Regional Approached to Coordinated Assessment, Prioritization and Housing Placement

Presented at: CAHP Presentation Denver,CO

Presented on: 04/16/2015

In this session we will share accomplishments, lessons learned, and obstacles that remain for regions that have participated in the 25 Cities, Zero: 2016, and Mayor’s Challenge initiatives.  The approaches that have been taken are varied with some deciding to build out their Coordinated Assessment and Housing Placement (CAHP) system directly in HMIS and others choosing to build their coordinated assessment system outside of HMIS.  The approaches taken for prioritizing clients for limited housing resources also vary.  Chronic homeless status, VI-SPDAT scores, frequency of shelter utilization, and medical vulnerability are all factors that can come into play when deciding which client should be next in line for housing.  Housing placement is made stronger and more likely with increased participation and support from Federal partners such as HUD and the VA.  We will explain how the CAHP system in Boston was structured to allow for VA participation, discuss the work being done to prioritize and match veterans and the chronically homeless to housing, and cover the development of the pilot CAHP pilot project in the seven-county Denver metropolitan area. The presentation will conclude with a conversation about the work that remains ahead if regions are to be successful in meeting their aggressive goals of ending veteran and chronic homelessness.

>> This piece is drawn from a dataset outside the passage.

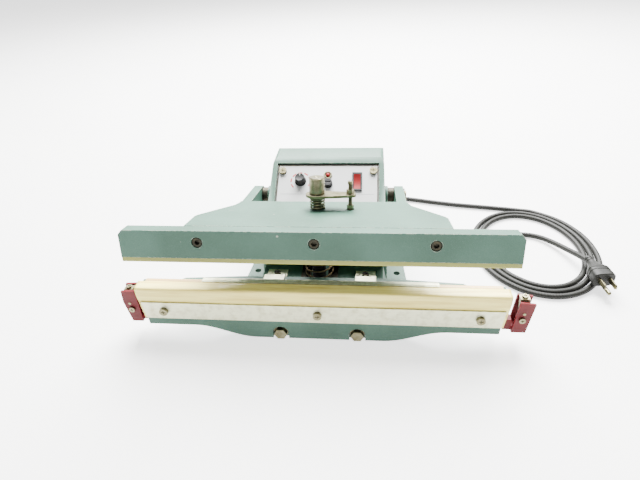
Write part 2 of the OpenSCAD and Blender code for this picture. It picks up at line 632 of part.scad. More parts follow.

Adopting the HUD Point in Time Mobile App to Assist with Regional Counts

Presented at: NHSDC Conference Arlington, VA

Presented on: 10/10/2013

The annual point in time (PIT) homeless census is an instrumental effort conducted for the purpose of ascertaining the true scope of homelessness both locally and nationally.  Results from both the 2011 and 2012 census showed that 38% of all homeless were residing in unsheltered locations. Despite recent advances in technology most regions still rely on paper-based surveys and a manual process for tabulating their street counts.  In this session we will share the free “Point In Time Counting Tools” mobile app, discuss the rationale for such a tool, how it can benefit the interaction with clients, share results and user feedback from the beta tests, and provide guidance on how the app can be integrated within regional data collection and reporting processes.

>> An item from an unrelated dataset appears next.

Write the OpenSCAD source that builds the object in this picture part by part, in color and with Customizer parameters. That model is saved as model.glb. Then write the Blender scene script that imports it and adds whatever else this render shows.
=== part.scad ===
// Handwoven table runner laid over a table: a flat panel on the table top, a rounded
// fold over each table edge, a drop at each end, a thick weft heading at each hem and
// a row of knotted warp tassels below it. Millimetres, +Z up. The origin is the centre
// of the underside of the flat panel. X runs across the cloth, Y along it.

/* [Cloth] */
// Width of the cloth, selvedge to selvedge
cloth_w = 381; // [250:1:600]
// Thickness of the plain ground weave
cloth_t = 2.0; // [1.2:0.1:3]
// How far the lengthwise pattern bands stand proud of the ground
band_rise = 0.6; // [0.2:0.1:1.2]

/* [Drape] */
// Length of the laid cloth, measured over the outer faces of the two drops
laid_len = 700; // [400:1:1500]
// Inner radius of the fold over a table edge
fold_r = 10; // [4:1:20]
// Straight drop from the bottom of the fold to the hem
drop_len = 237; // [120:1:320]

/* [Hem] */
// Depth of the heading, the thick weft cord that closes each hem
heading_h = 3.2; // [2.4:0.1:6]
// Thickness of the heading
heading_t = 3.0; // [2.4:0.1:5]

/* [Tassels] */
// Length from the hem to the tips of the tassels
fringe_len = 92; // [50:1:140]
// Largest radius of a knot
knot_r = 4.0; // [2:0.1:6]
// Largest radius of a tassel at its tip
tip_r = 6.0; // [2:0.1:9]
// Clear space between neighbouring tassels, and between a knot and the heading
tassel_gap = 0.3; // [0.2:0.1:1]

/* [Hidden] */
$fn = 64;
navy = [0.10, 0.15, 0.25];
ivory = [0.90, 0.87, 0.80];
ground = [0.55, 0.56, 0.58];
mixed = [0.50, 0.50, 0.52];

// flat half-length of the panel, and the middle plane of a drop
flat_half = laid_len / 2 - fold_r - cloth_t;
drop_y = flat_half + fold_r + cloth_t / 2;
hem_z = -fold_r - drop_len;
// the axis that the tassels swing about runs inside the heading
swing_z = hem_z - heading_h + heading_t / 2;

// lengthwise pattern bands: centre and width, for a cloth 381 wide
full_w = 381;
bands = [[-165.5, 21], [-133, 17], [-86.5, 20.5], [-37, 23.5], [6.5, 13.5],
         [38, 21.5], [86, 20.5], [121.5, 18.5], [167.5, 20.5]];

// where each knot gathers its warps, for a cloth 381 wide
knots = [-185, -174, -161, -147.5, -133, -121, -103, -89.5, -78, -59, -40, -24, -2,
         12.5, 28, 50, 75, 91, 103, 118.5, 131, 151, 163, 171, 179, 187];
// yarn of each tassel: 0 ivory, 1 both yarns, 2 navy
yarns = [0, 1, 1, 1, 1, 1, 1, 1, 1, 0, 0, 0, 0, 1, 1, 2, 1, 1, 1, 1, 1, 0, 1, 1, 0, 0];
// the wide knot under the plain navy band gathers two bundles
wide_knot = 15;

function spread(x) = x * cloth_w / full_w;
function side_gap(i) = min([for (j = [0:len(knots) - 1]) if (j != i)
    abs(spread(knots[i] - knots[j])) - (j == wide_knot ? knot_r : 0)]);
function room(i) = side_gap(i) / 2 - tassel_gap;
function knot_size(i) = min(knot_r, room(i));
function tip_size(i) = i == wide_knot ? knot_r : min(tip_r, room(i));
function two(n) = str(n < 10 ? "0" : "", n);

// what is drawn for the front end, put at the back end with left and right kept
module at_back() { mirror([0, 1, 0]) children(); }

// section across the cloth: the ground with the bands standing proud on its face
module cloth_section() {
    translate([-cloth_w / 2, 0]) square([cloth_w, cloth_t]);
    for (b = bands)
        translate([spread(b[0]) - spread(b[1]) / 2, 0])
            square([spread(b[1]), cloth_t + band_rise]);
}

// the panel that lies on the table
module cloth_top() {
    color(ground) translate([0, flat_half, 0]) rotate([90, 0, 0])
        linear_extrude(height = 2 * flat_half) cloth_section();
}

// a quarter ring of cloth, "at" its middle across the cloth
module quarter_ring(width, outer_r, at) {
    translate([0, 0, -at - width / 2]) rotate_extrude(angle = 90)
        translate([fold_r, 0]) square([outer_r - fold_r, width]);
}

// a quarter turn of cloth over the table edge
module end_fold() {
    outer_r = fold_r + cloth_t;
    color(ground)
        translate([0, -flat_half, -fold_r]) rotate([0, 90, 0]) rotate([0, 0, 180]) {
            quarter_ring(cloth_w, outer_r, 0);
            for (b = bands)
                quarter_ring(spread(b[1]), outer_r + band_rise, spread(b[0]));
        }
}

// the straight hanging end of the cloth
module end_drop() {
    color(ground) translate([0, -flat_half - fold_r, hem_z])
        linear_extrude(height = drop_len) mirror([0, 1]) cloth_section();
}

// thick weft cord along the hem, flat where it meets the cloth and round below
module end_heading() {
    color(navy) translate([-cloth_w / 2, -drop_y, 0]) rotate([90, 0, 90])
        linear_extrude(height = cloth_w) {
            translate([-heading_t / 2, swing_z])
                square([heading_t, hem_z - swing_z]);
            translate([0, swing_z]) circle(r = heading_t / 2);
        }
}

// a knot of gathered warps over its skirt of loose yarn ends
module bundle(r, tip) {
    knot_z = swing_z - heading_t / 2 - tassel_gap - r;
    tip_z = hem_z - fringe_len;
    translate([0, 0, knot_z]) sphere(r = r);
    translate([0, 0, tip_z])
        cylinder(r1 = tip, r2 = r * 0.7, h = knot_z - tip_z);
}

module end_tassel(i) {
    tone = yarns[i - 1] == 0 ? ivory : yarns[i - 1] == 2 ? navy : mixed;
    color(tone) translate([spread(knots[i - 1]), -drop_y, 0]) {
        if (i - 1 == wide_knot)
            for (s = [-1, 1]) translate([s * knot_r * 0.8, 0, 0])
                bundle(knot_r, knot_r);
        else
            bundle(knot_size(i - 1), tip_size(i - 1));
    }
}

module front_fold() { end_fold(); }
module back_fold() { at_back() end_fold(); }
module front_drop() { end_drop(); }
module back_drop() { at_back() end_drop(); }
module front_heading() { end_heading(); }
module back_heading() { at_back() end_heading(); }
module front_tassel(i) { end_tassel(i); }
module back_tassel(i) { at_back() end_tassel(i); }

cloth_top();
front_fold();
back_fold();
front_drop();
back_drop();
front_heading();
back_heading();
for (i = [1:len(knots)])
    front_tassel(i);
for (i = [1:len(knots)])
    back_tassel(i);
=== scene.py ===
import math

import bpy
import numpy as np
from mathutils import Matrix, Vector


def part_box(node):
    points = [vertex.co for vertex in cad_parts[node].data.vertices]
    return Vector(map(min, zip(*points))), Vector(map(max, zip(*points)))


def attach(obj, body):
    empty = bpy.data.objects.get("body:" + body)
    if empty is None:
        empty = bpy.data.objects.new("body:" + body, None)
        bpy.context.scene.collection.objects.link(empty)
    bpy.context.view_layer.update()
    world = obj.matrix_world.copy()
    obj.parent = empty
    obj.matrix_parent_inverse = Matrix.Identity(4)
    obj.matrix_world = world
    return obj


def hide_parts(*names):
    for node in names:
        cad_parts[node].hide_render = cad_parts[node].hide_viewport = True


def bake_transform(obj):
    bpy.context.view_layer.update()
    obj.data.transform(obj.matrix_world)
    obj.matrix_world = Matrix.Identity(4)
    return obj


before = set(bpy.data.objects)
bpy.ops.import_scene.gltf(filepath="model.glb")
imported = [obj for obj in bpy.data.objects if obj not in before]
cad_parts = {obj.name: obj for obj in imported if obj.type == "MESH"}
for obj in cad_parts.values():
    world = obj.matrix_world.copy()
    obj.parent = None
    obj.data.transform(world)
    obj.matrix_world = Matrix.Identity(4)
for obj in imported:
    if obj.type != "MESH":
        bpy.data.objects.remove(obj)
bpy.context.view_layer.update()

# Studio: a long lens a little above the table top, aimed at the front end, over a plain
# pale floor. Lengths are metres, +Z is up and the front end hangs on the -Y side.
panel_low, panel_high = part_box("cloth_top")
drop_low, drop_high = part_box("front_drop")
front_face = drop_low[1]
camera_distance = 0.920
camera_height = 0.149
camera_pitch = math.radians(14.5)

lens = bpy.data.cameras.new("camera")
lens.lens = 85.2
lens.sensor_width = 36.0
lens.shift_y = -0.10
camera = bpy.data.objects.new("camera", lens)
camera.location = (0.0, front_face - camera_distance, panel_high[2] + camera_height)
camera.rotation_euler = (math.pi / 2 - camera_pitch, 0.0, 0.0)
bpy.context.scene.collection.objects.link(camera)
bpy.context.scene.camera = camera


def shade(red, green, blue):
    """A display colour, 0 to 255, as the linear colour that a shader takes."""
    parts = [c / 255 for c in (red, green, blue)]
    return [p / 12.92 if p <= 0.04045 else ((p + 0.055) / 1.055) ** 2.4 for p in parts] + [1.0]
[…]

Rethinking the Traditional Reporting Model

Presented at: NHSDC Conference Seattle

Presented on: 04/26/2013

Reporting As A Service (RAAS) is an alternative to the traditional vendor-centric approach. RAAS allows for one set of reporting tools to be developed, tested, and maintained for all to share rather than to have each vendor attempt to perform the process on their own. RAAS can be accomplished via the traditional data warehousing approach, whereby the data is sent to the reporting platform, or can be conducted using the Distributed Reporting Model (DRM) where the tools are sent to wherever the data resides. In this session, the presenter will share examples of how these two approaches have been put into effective use and how, when used in concert with other innovative technologies, they are helping to deliver a heightened level of understanding, accountability, and transparency to the work of ending homelessness. 

Tools and Techniques for Ensuring an Accurate HMIS Implementation

Presented at: National Human Services Data Consortium (NHSDC)

Presented on: 10/12/2012

In this session we reviewed the process for ensuring an HMIS is compliant with published regulations by sharing with attendees HUD endorsed tools that are being used to validate both of the HUD data exchange formats, the HUD APR, the HPRP APR, and the QPR. Tools to ascertain whether or not the data being reported over is of sound quality will be shown and will be followed with a discussion on remediation strategies. The review process will be followed by an overview of Service Level Agreements (SLAs) which will highlight key details that any good SLA should cover.